What you need to do:
Can the data below be echoed back word for word?
--- START Data excerpt ---
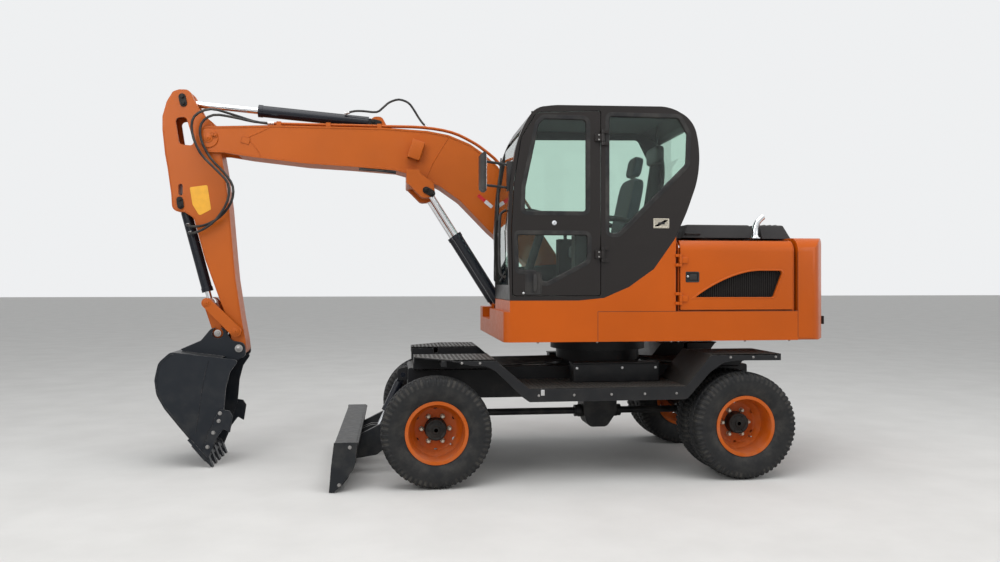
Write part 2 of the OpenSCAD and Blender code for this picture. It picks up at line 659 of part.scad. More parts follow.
// Door opening and door share an outline; grow is how far it reaches past the door
function door_line(grow) = [[900 + grow, cab_low + 40 - grow, 20], [908 + grow, 2003, 0], [889 + grow, 2360, 0],
    [832 + grow, 2710, 50], [712 + grow, 2905 + grow, 70], [door_rear - grow, 2930 + grow, 20],
    [door_rear - grow, cab_low + 40 - grow, 20]];
module cab() {
    color(dark) difference() {
        cab_volume(0);
        cab_volume(cab_wall);
        window_cuts();
        plate_xz(outline(door_line(door_gap)), house_half, 2 * cab_wall + cut);
    }
    color(dark) for (z = [door_hinge_low, door_hinge_high]) hinge_post(z);
}
door_hinge_low = 1800;
door_hinge_high = 2720;
hinge_x = 190;
hinge_out = 18;
// Pin of a door hinge, carried by a lug on the cab
module hinge_post(z) {
    translate([hinge_x, house_half + hinge_out, z - 60]) cylinder(h = 120, r = 8);
    translate([hinge_x - 50, house_half, z - 60]) cube([58, hinge_out, 26]);
    translate([hinge_x, house_half + hinge_out, z - 60]) cylinder(h = 26, r = 15);
    translate([hinge_x - 50, house_half, z + 34]) cube([58, hinge_out, 26]);
    translate([hinge_x, house_half + hinge_out, z + 34]) cylinder(h = 26, r = 15);
}
module cab_glass() {
    color(glass) intersection() {
        difference() {
            cab_volume(cab_wall / 2);
            cab_volume(cab_wall / 2 + glass_t);
        }
        window_cuts();
    }
}
// Windows of the door
module door_windows(t) {
    plate_xz(outline([[705, 2820, 50], [810, 2330, 20], [818, 2129, 30], [310, 2129, 30], [310, 2868, 40],
        [660, 2868, 40]]), house_half, t);
    plate_xz(outline([[872, 1961, 20], [300, 1961, 30], [300, 1749, 60], [660, 1560, 50], [727, 1668, 20],
        [862, 1668, 20]]), house_half, t);
}
module door() {
    color(dark) {
        difference() {
            plate_xz(outline(door_line(0)), house_half - cab_wall / 2, cab_wall);
            door_windows(3 * cab_wall);
        }
        for (z = [door_hinge_low, door_hinge_high]) difference() {
            union() {
                translate([hinge_x, house_half + hinge_out, z - 30]) cylinder(h = 60, r = 15);
                translate([hinge_x, house_half + hinge_out - 8, z - 30]) cube([60, 12, 60]);
                translate([door_rear + 10, house_half, z - 30]) cube([hinge_x + 50 - door_rear, hinge_out, 60]);
            }
            translate([hinge_x, house_half + hinge_out, z - 40]) cylinder(h = 80, r = 8 + fit);
        }
    }
}
module door_glass() {
    color(glass) intersection() {
        plate_xz(outline(door_line(0)), house_half - cab_wall / 2, glass_t);
        door_windows(3 * cab_wall);
    }
}

// Operator's seat on its base
seat_x = 60;
seat_y = 450;
module seat() {
    color(dark) {
        on_cab_floor() block([seat_x - 60, seat_y - 180, cab_low], [seat_x + 180, seat_y + 180, 1780]);
        block([seat_x - 220, seat_y - 240, 1780], [seat_x + 270, seat_y + 240, 1900]);
        translate([seat_x - 200, seat_y - 240, 1900]) rotate([0, -12, 0]) cube([110, 480, 560]);
        translate([seat_x - 320, seat_y - 130, 2465]) rotate([0, -12, 0]) cube([90, 260, 180]);
        for (s = [-1, 1]) translate([seat_x - 276, seat_y + s * 70, 2440]) rotate([0, -12, 0]) cylinder(h = 40, r = 7);
    }
}
// Cuts the feet of the cab's fittings to the floor that carries them
module on_cab_floor() {
    intersection() {
        union() children();
        cab_volume(cab_wall + fit);
    }
}
// Steering column: foot, length and tilt
column_x = 780;
column_l = 730;
column_tilt = 18;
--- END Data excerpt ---
Correct output:
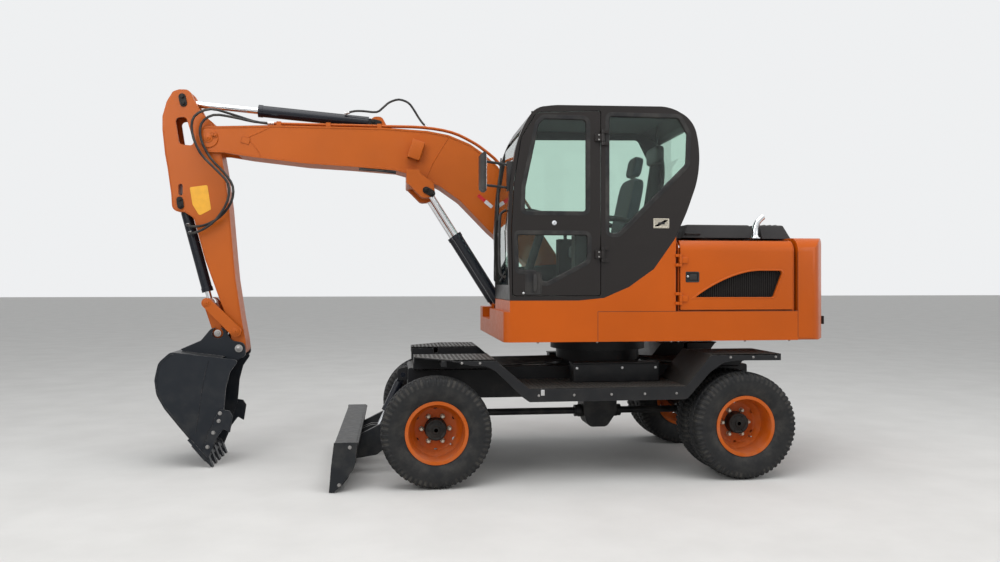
Write part 2 of the OpenSCAD and Blender code for this picture. It picks up at line 659 of part.scad. More parts follow.
// Door opening and door share an outline; grow is how far it reaches past the door
function door_line(grow) = [[900 + grow, cab_low + 40 - grow, 20], [908 + grow, 2003, 0], [889 + grow, 2360, 0],
    [832 + grow, 2710, 50], [712 + grow, 2905 + grow, 70], [door_rear - grow, 2930 + grow, 20],
    [door_rear - grow, cab_low + 40 - grow, 20]];
module cab() {
    color(dark) difference() {
        cab_volume(0);
        cab_volume(cab_wall);
        window_cuts();
        plate_xz(outline(door_line(door_gap)), house_half, 2 * cab_wall + cut);
    }
    color(dark) for (z = [door_hinge_low, door_hinge_high]) hinge_post(z);
}
door_hinge_low = 1800;
door_hinge_high = 2720;
hinge_x = 190;
hinge_out = 18;
// Pin of a door hinge, carried by a lug on the cab
module hinge_post(z) {
    translate([hinge_x, house_half + hinge_out, z - 60]) cylinder(h = 120, r = 8);
    translate([hinge_x - 50, house_half, z - 60]) cube([58, hinge_out, 26]);
    translate([hinge_x, house_half + hinge_out, z - 60]) cylinder(h = 26, r = 15);
    translate([hinge_x - 50, house_half, z + 34]) cube([58, hinge_out, 26]);
    translate([hinge_x, house_half + hinge_out, z + 34]) cylinder(h = 26, r = 15);
}
module cab_glass() {
    color(glass) intersection() {
        difference() {
            cab_volume(cab_wall / 2);
            cab_volume(cab_wall / 2 + glass_t);
        }
        window_cuts();
    }
}
// Windows of the door
module door_windows(t) {
    plate_xz(outline([[705, 2820, 50], [810, 2330, 20], [818, 2129, 30], [310, 2129, 30], [310, 2868, 40],
        [660, 2868, 40]]), house_half, t);
    plate_xz(outline([[872, 1961, 20], [300, 1961, 30], [300, 1749, 60], [660, 1560, 50], [727, 1668, 20],
        [862, 1668, 20]]), house_half, t);
}
module door() {
    color(dark) {
        difference() {
            plate_xz(outline(door_line(0)), house_half - cab_wall / 2, cab_wall);
            door_windows(3 * cab_wall);
        }
        for (z = [door_hinge_low, door_hinge_high]) difference() {
            union() {
                translate([hinge_x, house_half + hinge_out, z - 30]) cylinder(h = 60, r = 15);
                translate([hinge_x, house_half + hinge_out - 8, z - 30]) cube([60, 12, 60]);
                translate([door_rear + 10, house_half, z - 30]) cube([hinge_x + 50 - door_rear, hinge_out, 60]);
            }
            translate([hinge_x, house_half + hinge_out, z - 40]) cylinder(h = 80, r = 8 + fit);
        }
    }
}
module door_glass() {
    color(glass) intersection() {
        plate_xz(outline(door_line(0)), house_half - cab_wall / 2, glass_t);
        door_windows(3 * cab_wall);
    }
}

// Operator's seat on its base
seat_x = 60;
seat_y = 450;
module seat() {
    color(dark) {
        on_cab_floor() block([seat_x - 60, seat_y - 180, cab_low], [seat_x + 180, seat_y + 180, 1780]);
        block([seat_x - 220, seat_y - 240, 1780], [seat_x + 270, seat_y + 240, 1900]);
        translate([seat_x - 200, seat_y - 240, 1900]) rotate([0, -12, 0]) cube([110, 480, 560]);
        translate([seat_x - 320, seat_y - 130, 2465]) rotate([0, -12, 0]) cube([90, 260, 180]);
        for (s = [-1, 1]) translate([seat_x - 276, seat_y + s * 70, 2440]) rotate([0, -12, 0]) cylinder(h = 40, r = 7);
    }
}
// Cuts the feet of the cab's fittings to the floor that carries them
module on_cab_floor() {
    intersection() {
        union() children();
        cab_volume(cab_wall + fit);
    }
}
// Steering column: foot, length and tilt
column_x = 780;
column_l = 730;
column_tilt = 18;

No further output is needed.